Vieles wird hier offen gelassen, nur angedeutet oder ganz umgangen. So werden bei einer Dinner-Party Themen wie die Ein-Kind-Politik Chinas und der Mangel an Frauen, der durch sie entsteht, kurz angesprochen, jedoch weder bewertet noch kommentiert. Auch der Vater des Kindes, der in Beijing lebt, wird nie gezeigt. Nur aus Sashas Perspektive erfährt der Zuschauer, wie er und Sasha sich kennengelernt haben. Wayne Wang interessiert sich für das, was nicht da ist: Oft ist die Kamera ausschliesslich auf Sasha gerichtet; was sich um sie herum ereignet wird nicht eingefangen. Wangs Spiel mit Sashas Blick zeigt sich auch, wenn Sasha sich mit ihrem Handy selbst filmt. Die junge Frau scheint dieses Medium zu brauchen, um sich selbst wahrnehmen zu können.

Gefilmt mit einer kleinen Digitalkamera ist ein ruhiger, subtiler Film entstanden, der die Entscheidungsfindung der jungen Sasha dokumentiert. Viele Nahaufnahmen und der starke Fokus auf die junge Frau, die Konzentration auf ihre Perspektive der Ereignisse und die kurze Zeitspanne, in welcher der Zuschauer Sasha begleitet, machen "The Princess of Nebraska" zu einem intensiven Kinoerlebnis - mit einigen Längen zwar, aber mit einer hervorragenden, sehr ausdrucksstarken Hauptdarstellerin.

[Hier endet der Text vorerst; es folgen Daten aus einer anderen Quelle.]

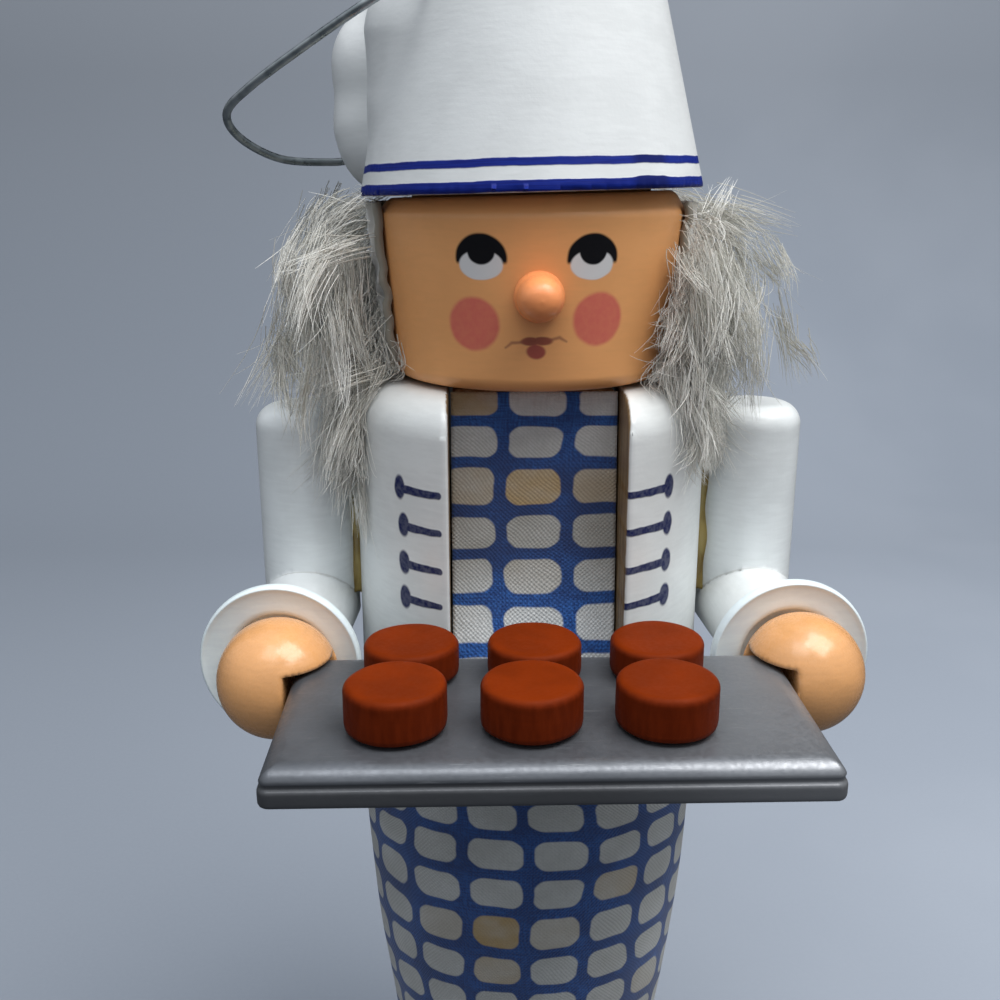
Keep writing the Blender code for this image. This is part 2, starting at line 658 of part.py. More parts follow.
def hook_route(centre):
    """The hanger's centre line: a small loop through the eye, then one wide open bend round the hat."""
    outward = Vector((-math.cos(HOOK_DROOP), 0.0, -math.sin(HOOK_DROOP)))
    forward = Vector((0.0, -1.0, 0.0))
    loop_centre = centre + outward * EYE_RING_RADIUS
    loop = []
    for step in range(HOOK_LOOP_STEPS + 1):
        angle = math.radians(HOOK_LOOP_START + HOOK_LOOP_TURN * step / HOOK_LOOP_STEPS)
        spot = outward * math.cos(angle) - forward * math.sin(angle)
        loop.append((loop_centre + HOOK_LOOP_RADIUS * spot, HOOK_WIRE_RADIUS))
    # The bend's own points, from the body's axis and the eye's height, chosen by hand.
    bend = (
        (-0.0050, -0.0050, -0.0026),
        (-0.0090, -0.0095, -0.0056),
        (-0.0135, -0.0110, -0.0084),
        (-0.0188, -0.0080, -0.0111),
        (-0.0245, -0.0040, -0.0141),
        (-0.0274, -0.0006, -0.0161),
        (-0.0270, 0.0030, -0.0181),
        (-0.0241, 0.0074, -0.0198),
        (-0.0199, 0.0120, -0.0200),
        (-0.0178, 0.0145, -0.0197),
    )
    corners = [loop[-1]]
    for point in bend:
        corners.append((centre + Vector(point), HOOK_WIRE_RADIUS))
    return loop[:-1] + smooth_route(corners, HOOK_POINT_SPACING)


def make_hanger(centre):
    """The bent steel wire hanger."""
    tube("hanger_hook", hook_route(centre), 1, STEEL)


# Arms, cuffs, hands, tray and cakes

def elbow_half(name, profile, location, rotation, elbow, is_forearm):
    """One turned arm piece, cut at 45 degrees through the elbow."""
    piece = turned(name, profile, MEDIUM_SEGMENTS, WHITE_PAINT)
    place(piece, location, rotation)
    reach = 4 * ARM_RADIUS
    size = Vector((reach, reach, reach))
    cutter = box(name + "_mitre", -size, size, collection=CUTTERS)
    beyond = Vector((0.0, -1.0, -1.0)).normalized() * (-1 if is_forearm else 1)
    place(cutter, elbow + beyond * (reach - GLUE_GAP / 2), (math.radians(45.0), 0.0, 0.0))
    boolean(piece, cutter)
    return piece


def make_arm(side, sign, body):
    """Upper arm, forearm, cuff and hand of one side, with their dowels."""
    axis = AXIS + Vector((sign * ARM_X, 0.0, 0.0))
    elbow = axis + Vector((0.0, 0.0, FOREARM_HEIGHT))
    arm_top = BODY_TOP - ARM_TOP_DROP
    upper_profile = []
    for degrees in (90, 60, 30, 0):
        angle = math.radians(degrees)
        height = arm_top - ARM_DOME_RISE * (1 - math.sin(angle))
        upper_profile.append((ARM_RADIUS * math.cos(angle), height))
    upper_profile += [
        (ARM_RADIUS, FOREARM_HEIGHT - 2 * ARM_RADIUS),
        (0.0, FOREARM_HEIGHT - 2 * ARM_RADIUS),
    ]
    upper = elbow_half("upper_arm_" + side, upper_profile, axis, (0.0, 0.0, 0.0), elbow, False)
    forearm_reach = CUFF_FRONT_REACH - CUFF_DEPTH - GLUE_GAP
    forearm_profile = [
        (0.0, forearm_reach),
        (ARM_RADIUS, forearm_reach),
        (ARM_RADIUS, -2 * ARM_RADIUS),
        (0.0, -2 * ARM_RADIUS),
    ]
    forward = (math.pi / 2, 0.0, sign * FOREARM_SPLAY)
    direction = Vector((sign * math.sin(FOREARM_SPLAY), -math.cos(FOREARM_SPLAY), 0.0))
    forearm = elbow_half("forearm_" + side, forearm_profile, elbow, forward, elbow, True)
    cuff = make_cuff(side, elbow, forward)
    hand = make_hand(side, sign, elbow, direction)
    shoulder_x = sign * (TORSO_RADIUS + ARM_X - ARM_RADIUS) / 2
    shoulder = Vector((shoulder_x, AXIS_Y, (arm_top + FOREARM_HEIGHT) / 2))
    dowel_joint("shoulder_dowel_" + side, shoulder, Vector((1, 0, 0)), (body, upper))
    dowel_joint("elbow_dowel_" + side, elbow, Vector((0, -1, -1)), (upper, forearm), ELBOW_DOWEL_LENGTH)
    wrist_middle = (forearm_reach + HAND_REACH) / 2
    dowel_joint("hand_dowel_" + side, elbow + wrist_middle * direction, direction,
                (forearm, cuff, hand), HAND_REACH - forearm_reach)


def make_cuff(side, elbow, forward):
    """A flared disc with a thin rim and a shallow dish for the hand."""
    front = CUFF_FRONT_REACH
    back = front - CUFF_DEPTH
    profile = [
        (0.0, front - CUFF_DISH_DEPTH),
        (CUFF_DISH_FLOOR_RADIUS, front - CUFF_DISH_DEPTH),
        (CUFF_DISH_RADIUS, front),
        (CUFF_RADIUS - CUFF_EDGE, front),
        (CUFF_RADIUS, front - CUFF_EDGE),
        (CUFF_RADIUS, front - CUFF_RIM),
        (CUFF_WAIST_RADIUS, front - CUFF_WAIST_DEPTH),
        (ARM_RADIUS + CUFF_EDGE, back),
        (0.0, back),
    ]
    cuff = turned("cuff_" + side, profile, MEDIUM_SEGMENTS, WHITE_PAINT)
    place(cuff, elbow, forward)
    return cuff


def make_hand(side, sign, elbow, direction):
    """A ball hand, seated in the cuff's dish and slotted for the tray."""
    centre = elbow + HAND_REACH * direction - Vector((sign * HAND_OFFSETS[side], 0.0, 0.0))
    radii = (HAND_RADIUS, HAND_RADIUS, HAND_RADIUS)
    hand = ellipsoid("hand_" + side, centre, radii, HAND_RINGS, HAND_PAINT)
    shade_round(hand)
    dish_floor = CUFF_FRONT_REACH - CUFF_DISH_DEPTH + GLUE_GAP
    reach = 2 * HAND_RADIUS
    cutter = box("wrist_cutter_" + side, (-reach, -dish_floor, -reach), (reach, 0.0, reach), collection=CUTTERS)
    place(cutter, elbow, (0.0, 0.0, sign * FOREARM_SPLAY))
    boolean(hand, cutter)
    tray_side = TRAY_WIDTH / 2 + GLUE_GAP
    near, far = sorted((sign * tray_side, 0.0))
    low = (near, AXIS_Y - TRAY_FRONT, TRAY_TOP - TRAY_THICKNESS - GLUE_GAP)
    high = (far, AXIS_Y - TRAY_BACK + GLUE_GAP, TRAY_TOP + GLUE_GAP)
    boolean(hand, box("tray_slot_" + side, low, high, collection=CUTTERS))
    return hand


def make_tray():
    """The flat tray with eased edges."""
    half = TRAY_WIDTH / 2
    low = (-half, AXIS_Y - TRAY_FRONT, TRAY_TOP - TRAY_THICKNESS)
    high = (half, AXIS_Y - TRAY_BACK, TRAY_TOP)
    tray = box("tray", low, high, GREY_PAINT)
    bevel = tray.modifiers.new("eased_edges", "BEVEL")
    bevel.width = TRAY_EDGE_ROUNDING
    bevel.segments = 2
    bevel.limit_method = "ANGLE"


def make_cakes():
    """Six round cakes in two rows, front row first."""
    rounding = CAKE_EDGE_ROUNDING
    base = TRAY_TOP + GLUE_GAP
    front_row = AXIS_Y - TRAY_FRONT + CAKE_FRONT_MARGIN + CAKE_RADIUS
    number = 1
    for row, height in enumerate(CAKE_ROW_HEIGHTS):
        profile = [(0.0, height)]
        profile += arc(CAKE_RADIUS - rounding, height - rounding, rounding, 90, 0, 2)
        profile += [(CAKE_RADIUS, 0.0), (0.0, 0.0)]
        for column in (-1, 0, 1):
            x = CAKE_ROW_OFFSETS[row] + column * CAKE_COLUMN_SPACING
            cake = turned("cake_{}".format(number), profile, MEDIUM_SEGMENTS, CAKE_PAINT)
            place(cake, (x, front_row + row * CAKE_ROW_SPACING, base))
            number += 1


# Fur hair

def lock_tube(name, sign, thickness, reach, length):
    """One side lock: from beside the head, over the arm, down in front of the shoulder."""
    side = sign * (HEAD_TOP_RADIUS + reach - thickness)
    crest = HEAD_TOP - FUR_TOP_CLEARANCE - thickness
    tip = BODY_TOP - length
    heights = (tip, (tip + BODY_TOP) / 2, BODY_TOP, (BODY_TOP + crest) / 2, crest, crest)
    corners = []
    for forward, spread, fullness, height in zip(LOCK_FORWARD, LOCK_SPREAD, LOCK_FULLNESS, heights):
        corners.append((AXIS + Vector((spread * side, -forward, height)), fullness * thickness))
    route = smooth_route(corners, LOCK_POINT_SPACING)
    lock = tube(name, route, 2, FUR)
    PARTS.objects.unlink(lock)
    CUTTERS.objects.link(lock)
    return lock


def make_hair():
    """The fur strip: a curtain round the back of the head, with a lock at each side."""
    top = HEAD_TOP - FUR_TOP_CLEARANCE
    bottom = BODY_TOP + FUR_BACK_RISE
    inner = HEAD_TOP_RADIUS + GLUE_GAP
    outer = inner + FUR_BACK_THICKNESS
    middle = (top + bottom) / 2
    profile = [
        (inner, top),
        (outer - FUR_TOP_TAPER, top),
        (outer, middle + FUR_BULGE_HEIGHT / 2),
        (outer, middle - FUR_BULGE_HEIGHT / 2),
        (outer - FUR_BOTTOM_TAPER, bottom),
        (inner, bottom),
        (inner, top),
    ]
    hair = turned("hair", profile, LARGE_SEGMENTS, FUR)
    place(hair, AXIS)
    reach = 2 * HEAD_TOP_RADIUS
    front_low = (-reach, AXIS_Y - reach, BODY_TOP - reach)
    front_high = (reach, AXIS_Y + FUR_BACK_THICKNESS / 2, HEAD_TOP + reach)
    boolean(hair, box("hair_front_cutter", front_low, front_high, collection=CUTTERS))
    boolean(hair, lock_tube("lock_left", -1, FUR_LEFT_THICKNESS, FUR_LEFT_REACH, FUR_LEFT_LENGTH), "UNION")
    boolean(hair, lock_tube("lock_right", 1, FUR_RIGHT_THICKNESS, FUR_RIGHT_REACH, FUR_RIGHT_LENGTH), "UNION")
    head_room = [
        (0.0, HAT_BOTTOM),
        (HEAD_TOP_RADIUS + GLUE_GAP, HAT_BOTTOM),
        (HEAD_TOP_RADIUS + GLUE_GAP, HEAD_BOTTOM - GLUE_GAP),
        (0.0, HEAD_BOTTOM - GLUE_GAP),
    ]
    cutter = turned("hair_head_room", head_room, LARGE_SEGMENTS, collection=CUTTERS)
    place(cutter, AXIS)
    boolean(hair, cutter)


def build():
    """Build every piece of the ornament."""
    body = make_body()
    make_apron_skirt()
    make_shoes(body)
    make_lever(body)
    make_bib()
    head = make_head(body)
    make_nose(head)
    hat = make_hat()
    make_hanger(make_eye_screw(hat))
    for side, sign in SIDES:
        make_arm(side, sign, body)
    make_tray()
    make_cakes()
    make_hair()


build()
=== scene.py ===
"""Looks of the nutcracker ornament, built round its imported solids.

Shapes are worked out in millimetres in the solids' own frame, and become metres when a mesh is made.
"Left" and "right" are the viewer's. Angles round the body's axis start at the front, positive to the right.
A profile is a list of (radius, height), from the bottom up.
"""

import itertools
import math

import bpy
import numpy as np
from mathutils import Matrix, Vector


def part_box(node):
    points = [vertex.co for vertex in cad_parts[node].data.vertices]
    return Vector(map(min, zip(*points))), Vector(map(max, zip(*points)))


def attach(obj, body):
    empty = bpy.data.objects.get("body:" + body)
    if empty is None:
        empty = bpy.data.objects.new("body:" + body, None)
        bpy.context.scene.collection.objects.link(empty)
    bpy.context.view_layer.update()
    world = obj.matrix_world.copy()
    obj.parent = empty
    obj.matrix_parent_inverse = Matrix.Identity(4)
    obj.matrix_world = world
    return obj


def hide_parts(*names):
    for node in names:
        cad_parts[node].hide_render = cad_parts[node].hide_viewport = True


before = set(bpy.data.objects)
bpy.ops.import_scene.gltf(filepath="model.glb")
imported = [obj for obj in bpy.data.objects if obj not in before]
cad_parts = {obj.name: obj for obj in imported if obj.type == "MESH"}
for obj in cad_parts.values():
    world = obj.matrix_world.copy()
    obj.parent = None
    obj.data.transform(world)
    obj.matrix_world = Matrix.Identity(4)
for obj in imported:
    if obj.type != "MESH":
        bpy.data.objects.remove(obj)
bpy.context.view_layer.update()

MM = 0.001


def span(node):
    """Lowest and highest corner of a solid, in millimetres."""
    low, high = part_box(node)
    return np.array(low) / MM, np.array(high) / MM


# Places and sizes read from the solids
BODY_LOW, BODY_HIGH = span("body")
SKIRT_LOW, SKIRT_HIGH = span("apron_skirt")
HEAD_LOW, HEAD_HIGH = span("head")
NOSE_LOW, NOSE_HIGH = span("nose")
TRAY_LOW, TRAY_HIGH = span("tray")
BIB_LOW, BIB_HIGH = span("bib")
LEVER_LOW, LEVER_HIGH = span("jaw_lever")
HAT_LOW, HAT_HIGH = span("hat")
EYE_HIGH = span("eye_screw")[1]
PIN_CENTRE = sum(span("lever_pin")) / 2
AXIS_Y = float(BODY_LOW[1] + BODY_HIGH[1]) / 2
TORSO_RADIUS = BODY_HIGH[0]
BODY_TOP = BODY_HIGH[2]
GAP = HEAD_LOW[2] - BODY_TOP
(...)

Mit dieser Low-Budget-Produktion wendet sich Wang nach einigen Mainstream-Filmen, wieder dem Independent-Kino zu. Wie "Smoke" mit "Blue in the Face" verbindet Wang auch "The Princess of Nebraska" mit einem zweiten Film zu einem Ensemble: in "A Thousand Years of Good Prayers" besucht ein verwitweter, älterer Chinese nach Jahren der Trennung seine Tochter in den USA, um ihr nach deren Scheidung beizustehen. Beide Filme beleuchten das Leben chinesischer Einwanderer in Amerika, Kulturkontraste und den Wandel, weg von den moralischen und religiösen Vorbildern des alten China, hin zu modernen, westlich orientierten Werten.